Workspace and project level settings, and required custom merge checks are only available on premium plans.
As an example, in the repository below:
Any pull request targeting the repository’s configured main branch will run the following merge checks.
Required number of builds passed
All tasks resolved (Inherited from the repository's project)
Minimum approvals (Inherited from the repository's workspace)
And will require a passing result for both the inherited checks (as they’ve been configured as required).
Custom merge checks run in the context of a pull request. Once you’ve enabled a merge check, you will see results for the enabled check results in the Pull Request page.
For pull requests created prior to the custom merge check was enabled, you may not immediately see a corresponding check result in the UI. However, when a merge is attempted, the merge attempt will be blocked as the corresponding result is missing. At this point, the missing check will be queued and executed. From this point forward, this pull request will remain in sync.
Any PR created from this point in time will automatically queue and execute any custom checks configured against the target branch.

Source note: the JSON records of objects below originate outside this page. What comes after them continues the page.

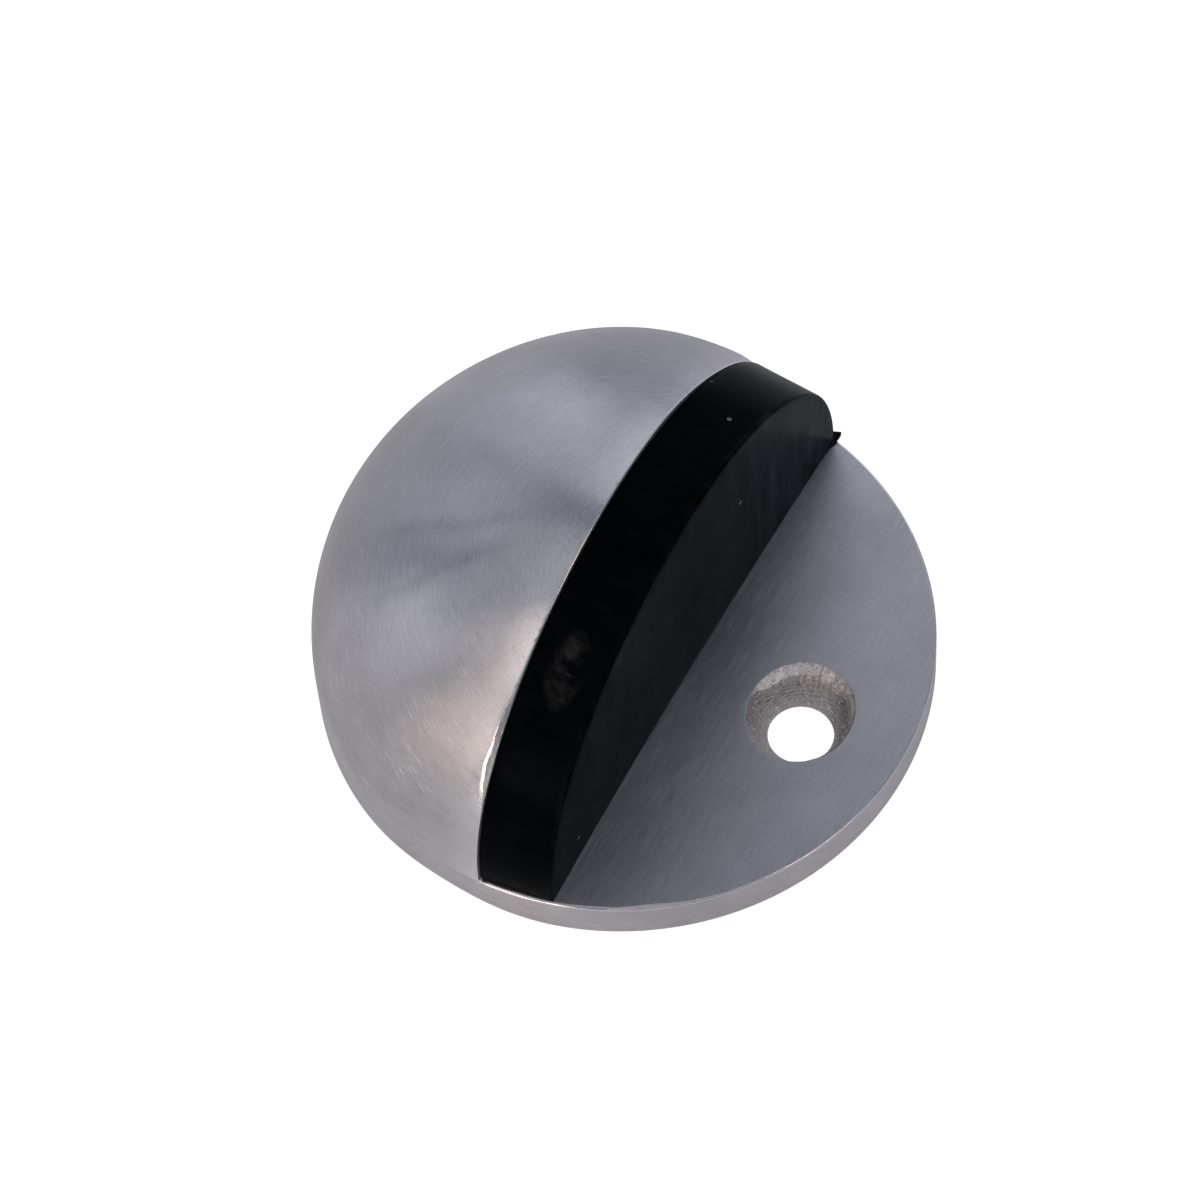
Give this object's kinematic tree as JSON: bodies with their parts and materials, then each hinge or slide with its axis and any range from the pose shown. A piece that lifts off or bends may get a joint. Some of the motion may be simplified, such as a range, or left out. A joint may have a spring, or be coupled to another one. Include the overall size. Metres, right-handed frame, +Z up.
{
  "type": "door stop",
  "caption": "Half-moon floor door stop: a brushed steel half dome and fixing plate with a black rubber buffer that meets the door.",
  "frame": {"origin": "centre of the round foot, on the floor plane", "axes": "+Z up from the floor, +X out of the buffer's front face towards the door, symmetrical about the XZ plane"},
  "size_m": [0.045, 0.045, 0.029],
  "materials": {
    "cast_steel": "satin brushed stainless steel casting",
    "black_rubber": "smooth moulded black rubber",
    "pin_steel": "plain ground steel dowel"
  },
  "bodies": {
    "root": {"body": "cast_steel", "rubber_buffer": "black_rubber", "locating_pin": "pin_steel"}
  },
  "joints": []
}
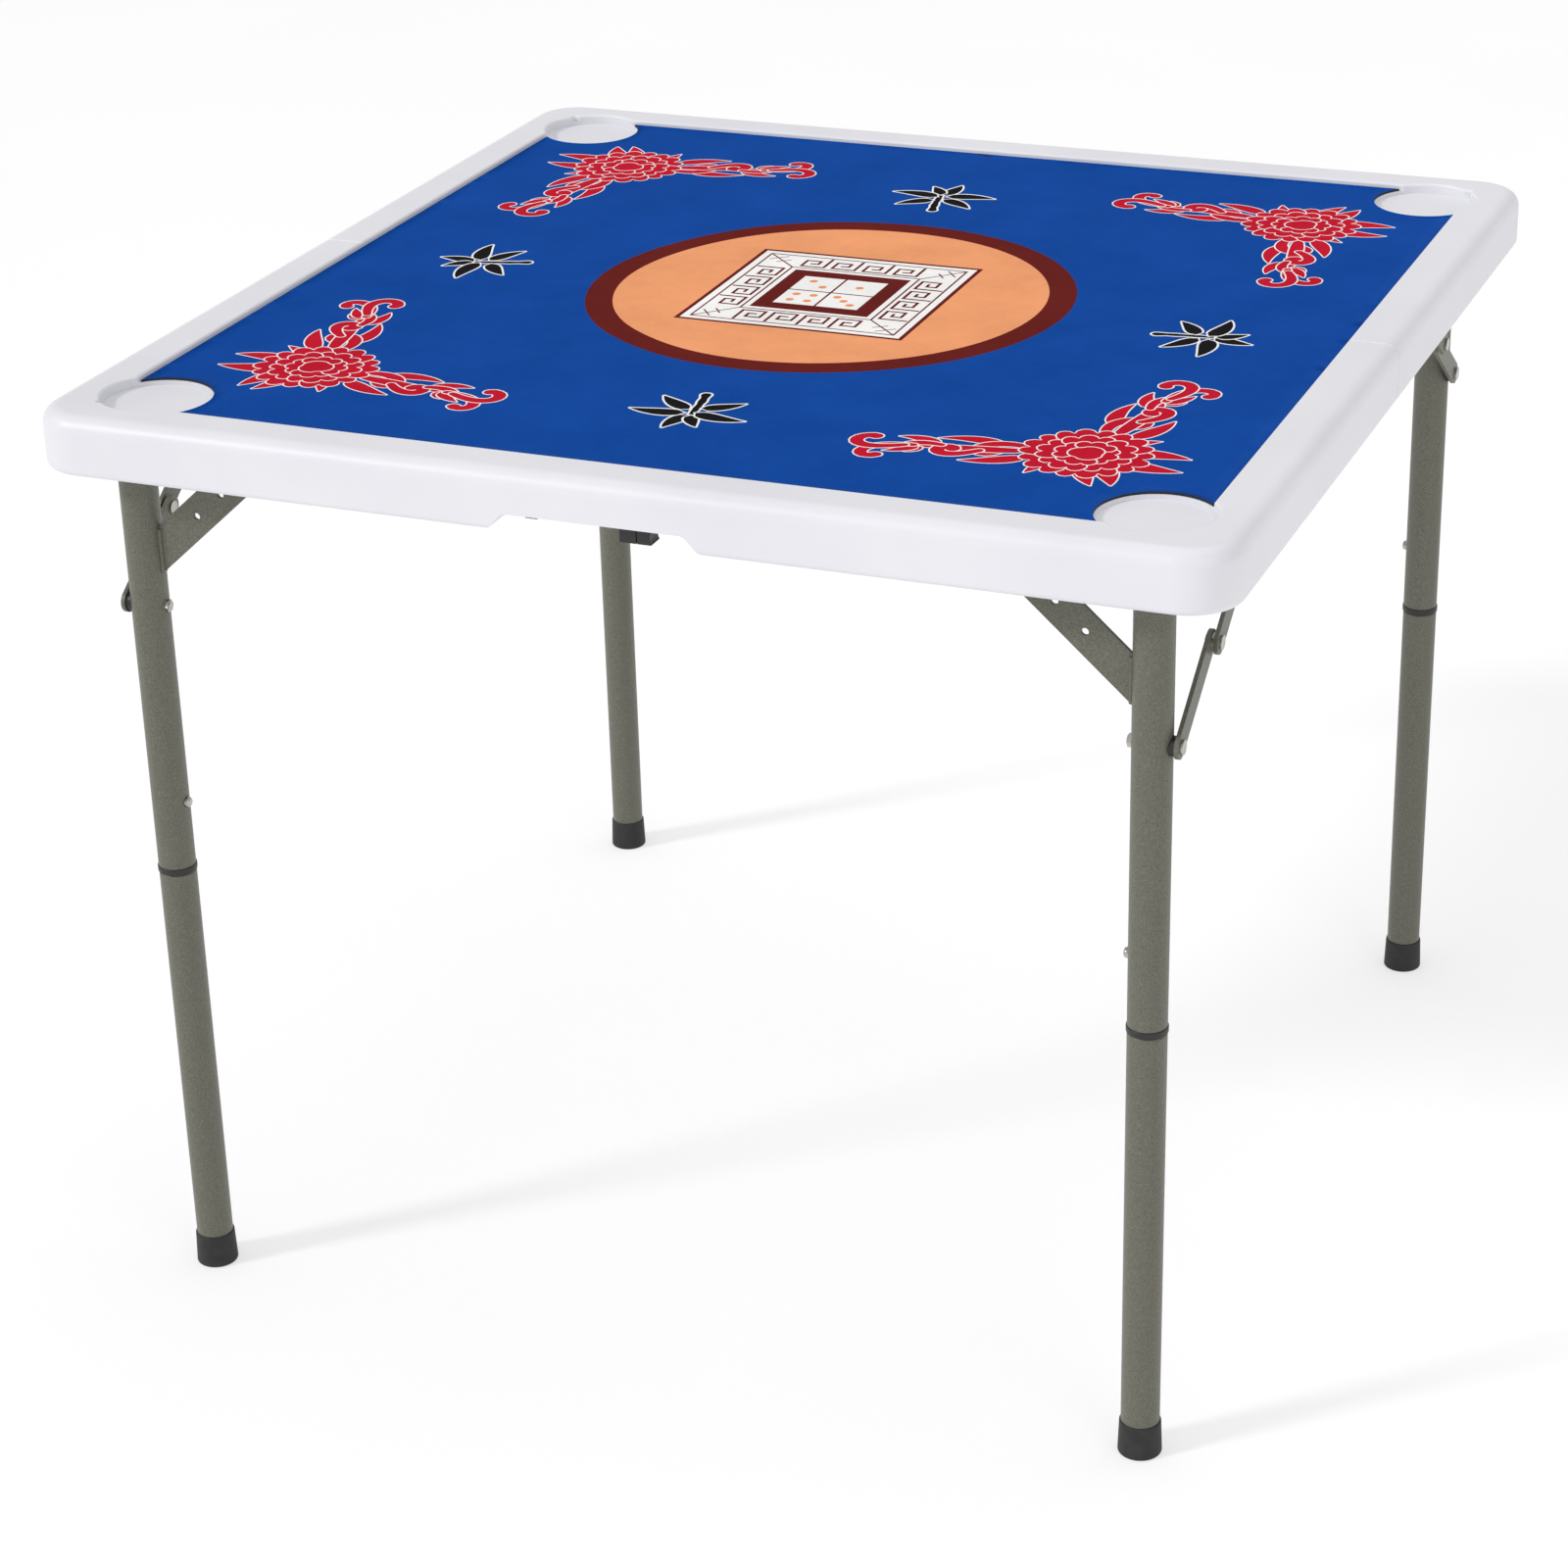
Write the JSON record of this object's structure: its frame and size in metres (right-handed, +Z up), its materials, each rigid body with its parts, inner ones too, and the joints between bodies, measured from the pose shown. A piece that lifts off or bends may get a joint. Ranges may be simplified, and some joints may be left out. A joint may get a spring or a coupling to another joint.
{
  "type": "blackjack table",
  "caption": "Square folding games table: moulded top hinged in halves, loose printed mat, corner cup recesses, folding steel legs with plug-in lower tubes, carrying handle.",
  "frame": {"origin": "on the floor, under the middle of the square top", "axes": "+Z up; X along the fold line; -Y is the half with the carrying handle"},
  "size_m": [0.88, 0.88, 0.71],
  "materials": {
    "moulded_top": "fine moulded texture",
    "printed_mat": "printed knitted face",
    "zinc_steel": "zinc plated",
    "bright_steel": "plated",
    "spring_steel": "plain",
    "black_plastic": "moulded",
    "black_rubber": "moulded",
    "coated_steel": "powder coated, khaki grey"
  },
  "bodies": {
    "back_half": {"top_shell_back": "moulded_top", "mat_back": "printed_mat", "hinge_leaves_back": "zinc_steel", "hinge_screws_back": "zinc_steel", "hinge_pins": "zinc_steel", "side_rails_back": "zinc_steel", "rail_screws_back": "zinc_steel", "strut_top_rivets_back": "bright_steel"},
    "front_half": {"top_shell_front": "moulded_top", "mat_front": "printed_mat", "hinge_leaves_front": "zinc_steel", "hinge_screws_front": "zinc_steel", "side_rails_front": "zinc_steel", "rail_screws_front": "zinc_steel", "strut_top_rivets_front": "bright_steel", "handle_brackets": "black_plastic", "handle_clip": "black_plastic"},
    "handle": {"handle": "black_plastic"},
    "back_frame": {"cross_tube_back": "coated_steel", "cross_tube_plugs_back": "black_plastic", "upper_leg_back_left": "coated_steel", "upper_leg_back_right": "coated_steel", "gussets_back": "coated_steel", "gusset_welds_back": "coated_steel", "strut_bolts_back": "bright_steel", "strut_nuts_back": "bright_steel", "strut_spacers_back": "black_plastic", "leg_collars_back": "black_plastic", "button_springs_back": "spring_steel"},
    "strut_lower_back": {"strut_lower_links_back": "coated_steel", "knee_rivet_stubs_back": "bright_steel"},
    "strut_upper_back": {"strut_upper_links_back": "coated_steel", "knee_rivet_heads_back": "bright_steel"},
    "lower_leg_back_left": {"lower_leg_back_left": "coated_steel", "foot_back_left": "black_rubber"},
    "push_button_back_left": {"push_button_back_left": "bright_steel"},
    "lower_leg_back_right": {"lower_leg_back_right": "coated_steel", "foot_back_right": "black_rubber"},
    "push_button_back_right": {"push_button_back_right": "bright_steel"},
    "front_frame": {"cross_tube_front": "coated_steel", "cross_tube_plugs_front": "black_plastic", "upper_leg_front_left": "coated_steel", "upper_leg_front_right": "coated_steel", "gussets_front": "coated_steel", "gusset_welds_front": "coated_steel", "strut_bolts_front": "bright_steel", "strut_nuts_front": "bright_steel", "strut_spacers_front": "black_plastic", "leg_collars_front": "black_plastic", "button_springs_front": "spring_steel"},
    "strut_lower_front": {"strut_lower_links_front": "coated_steel", "knee_rivet_stubs_front": "bright_steel"},
    "strut_upper_front": {"strut_upper_links_front": "coated_steel", "knee_rivet_heads_front": "bright_steel"},
    "lower_leg_front_left": {"lower_leg_front_left": "coated_steel", "foot_front_left": "black_rubber"},
    "push_button_front_left": {"push_button_front_left": "bright_steel"},
    "lower_leg_front_right": {"lower_leg_front_right": "coated_steel", "foot_front_right": "black_rubber"},
    "push_button_front_right": {"push_button_front_right": "bright_steel"}
  },
  "joints": [
    {"name": "top_fold", "type": "hinge", "parent": "back_half", "child": "front_half", "pos_m": [0, 0, 0.6658], "axis": [-1, 0, 0], "range_deg": [-50, 0]},
    {"name": "handle_swing", "type": "hinge", "parent": "front_half", "child": "handle", "pos_m": [0, -0.405, 0.67], "axis": [-1, 0, 0], "range_deg": [0, 180]},
    {"name": "back_frame_fold", "type": "hinge", "parent": "back_half", "child": "back_frame", "pos_m": [0, 0.395, 0.6835], "axis": [-1, 0, 0], "range_deg": [0, 90]},
    {"name": "strut_lower_back_turn", "type": "hinge", "parent": "back_frame", "child": "strut_lower_back", "pos_m": [0, 0.395, 0.556], "axis": [-1, 0, 0], "range_deg": [0, 55.93]},
    {"name": "strut_upper_back_turn", "type": "hinge", "parent": "back_half", "child": "strut_upper_back", "pos_m": [0, 0.21, 0.6835], "axis": [1, 0, 0], "range_deg": [0, 35.07]},
    {"name": "lower_leg_back_left_pull", "type": "slide", "parent": "back_frame", "child": "lower_leg_back_left", "axis": [0, 0, 1], "range_m": [-0.1, 0]},
    {"name": "push_button_back_left_press", "type": "slide", "parent": "back_frame", "child": "push_button_back_left", "axis": [-1, 0, 0], "range_m": [0, 0.004], "stiffness_N_per_m": 400, "deforming": ["button_springs_back"]},
    {"name": "lower_leg_back_right_pull", "type": "slide", "parent": "back_frame", "child": "lower_leg_back_right", "axis": [0, 0, 1], "range_m": [-0.1, 0]},
    {"name": "push_button_back_right_press", "type": "slide", "parent": "back_frame", "child": "push_button_back_right", "axis": [1, 0, 0], "range_m": [0, 0.004], "stiffness_N_per_m": 400, "deforming": ["button_springs_back"]},
    {"name": "front_frame_fold", "type": "hinge", "parent": "front_half", "child": "front_frame", "pos_m": [0, -0.395, 0.6835], "axis": [1, 0, 0], "range_deg": [0, 72]},
    {"name": "strut_lower_front_turn", "type": "hinge", "parent": "front_frame", "child": "strut_lower_front", "pos_m": [0, -0.395, 0.556], "axis": [1, 0, 0], "range_deg": [0, 51.31]},
    {"name": "strut_upper_front_turn", "type": "hinge", "parent": "front_half", "child": "strut_upper_front", "pos_m": [0, -0.21, 0.6835], "axis": [-1, 0, 0], "range_deg": [0, 32.13]},
    {"name": "lower_leg_front_left_pull", "type": "slide", "parent": "front_frame", "child": "lower_leg_front_left", "axis": [0, 0, 1], "range_m": [-0.1, 0]},
    {"name": "push_button_front_left_press", "type": "slide", "parent": "front_frame", "child": "push_button_front_left", "axis": [-1, 0, 0], "range_m": [0, 0.004], "stiffness_N_per_m": 400, "deforming": ["button_springs_front"]},
    {"name": "lower_leg_front_right_pull", "type": "slide", "parent": "front_frame", "child": "lower_leg_front_right", "axis": [0, 0, 1], "range_m": [-0.1, 0]},
    {"name": "push_button_front_right_press", "type": "slide", "parent": "front_frame", "child": "push_button_front_right", "axis": [1, 0, 0], "range_m": [0, 0.004], "stiffness_N_per_m": 400, "deforming": ["button_springs_front"]}
  ],
  "couplings": [
    {"joint": "strut_lower_back_turn", "follows": "back_frame_fold", "ratio": 0.61584},
    {"joint": "strut_upper_back_turn", "follows": "back_frame_fold", "ratio": 0.38416},
    {"joint": "strut_lower_front_turn", "follows": "front_frame_fold", "ratio": 0.70571},
    {"joint": "strut_upper_front_turn", "follows": "front_frame_fold", "ratio": 0.43925}
  ]
}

Any check which is configured to be not required will be executed, but will not prevent a merge.
A custom check can be pre-merge, on-merge, or both. The type of the check depends on what trigger it is subscribing to in its Forge app manifest. The merge check type is displayed in the add/edit modal in the Custom merge checks setting table.
Pre-merge checks are triggered as different events occur on an open PR prior to it being merged. For example, when code has been pushed to the source branch of the pull request (on-code-pushed) or when an approval is changed (on-reviewer-status-changed). Any custom merge check which is pre-merge must produce a successful result (if required) prior to a merge action being invoked.
On-merge checks are integrated into the merge process itself, and are only triggered after the Merge button (or api) has been hit. Failed on-merge checks which are set as required will result in a pull request merge failure.